1. A method for operating a rolling mill having at least one roll, said roll being supported in a chock, said chock being situated in a window having upright lateral sides, one of said sides being disposed in the direction of a transverse force component produced by a rolling force during the rolling operation, the method comprising:

moving said chock against said upright side of said window disposed in the direction of said transverse force component produced by said rolling force, by applying a lateral force to said chock prior to commencing said rolling force;

initiating a rolling operation thereby producing said rolling force; and

releasing said lateral force whereby said chock is maintained against said upright side due to said transverse force component.

2. The method as set forth in claim 1 and including the step of producing said lateral force by an adjustable chock.

3. The method as set forth in claim 1, wherein said rolling mill comprises a plurality of two high stands in serial configuration, and wherein the step of applying a lateral force includes applying a similar force to each roll chock in said two high stand.
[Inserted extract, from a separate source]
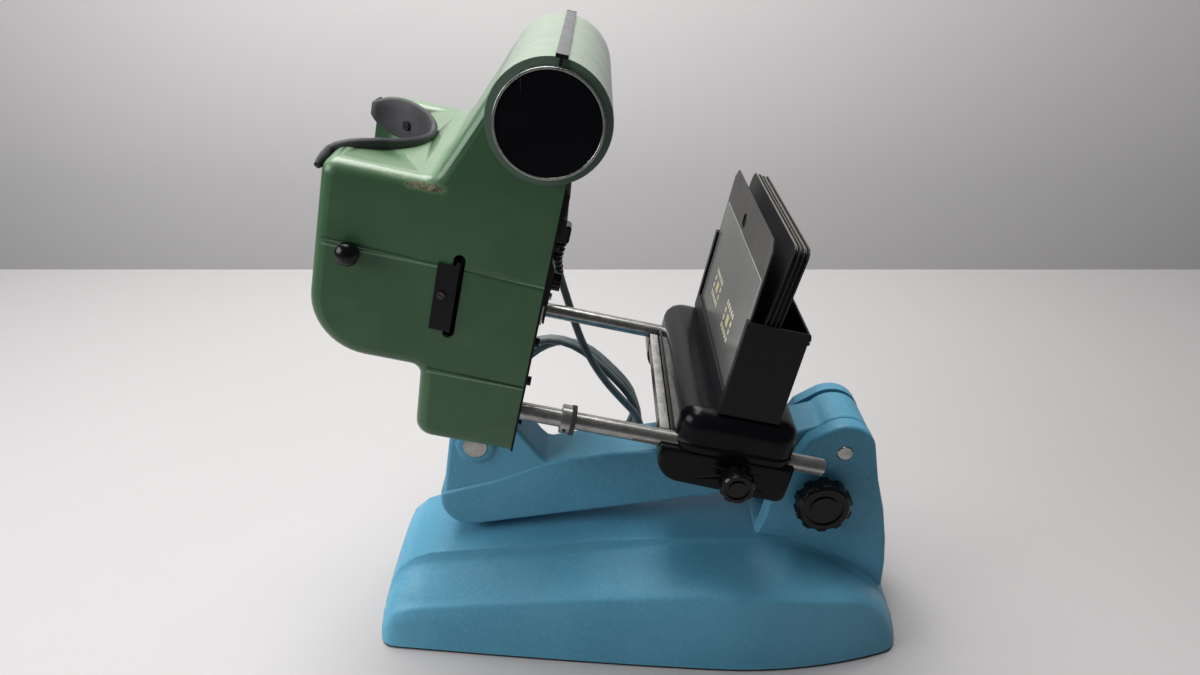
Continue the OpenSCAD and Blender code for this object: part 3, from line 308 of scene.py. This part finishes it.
def black_plastic():
    m = Mat("black_phenolic", rough=0.16, colour=rgb(12, 12, 16), Coat_Weight=0.1, Coat_Roughness=0.06,
            Specular_IOR_Level=0.2)
    col = m.blotch(m.noise(300, 4, 0.7), 0.60, 0.84, 0.3, rgb(9, 9, 12), rgb(36, 36, 40))
    m.colour(col).rough(m.noise(140, 4), 0.10, 0.34)
    m.bump((m.noise(520, 3), 0.08, 0.0001))
    return m.m


def disc_black():
    m = Mat("black_disc", rough=0.30, colour=rgb(14, 15, 22), Specular_IOR_Level=0.08)
    col = m.blotch(m.noise(30, 4, 0.6), 0.45, 0.8, 0.35, rgb(9, 10, 15), rgb(18, 19, 25))
    col = m.blotch(m.noise(620, 3, 0.75), 0.66, 0.78, 0.3, col, rgb(66, 68, 74))
    col = m.blotch(m.noise(240, 2, 0.5, (1, 1, 0.04)), 0.70, 0.74, 0.25, col, rgb(110, 112, 118))
    m.colour(col).rough(m.noise(60, 4), 0.22, 0.45)
    return m.m


def rubber():
    m = Mat("black_rubber", rough=0.62, colour=rgb(38, 38, 42))
    col = m.blotch(m.noise(40, 4, 0.6), 0.35, 0.8, 0.7, rgb(34, 34, 38), rgb(62, 62, 68))
    m.colour(col).rough(m.noise(90, 3), 0.50, 0.75)
    m.bump((m.noise(1100, 2, 0.7), 0.25, 0.00008), (m.noise(60, 3), 0.15, 0.0006))
    return m.m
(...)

4. The method as set forth in claim 1, wherein the rolling mill includes a plurality of four high roll stands in serial configuration, each of said stands including a pair of working rolls, each of said working rolls being engaged to a backing roll, each of said backing rolls being mounted in a chock, and wherein the step of applying a lateral force comprises applying a similar lateral force to each of said backing roll chocks.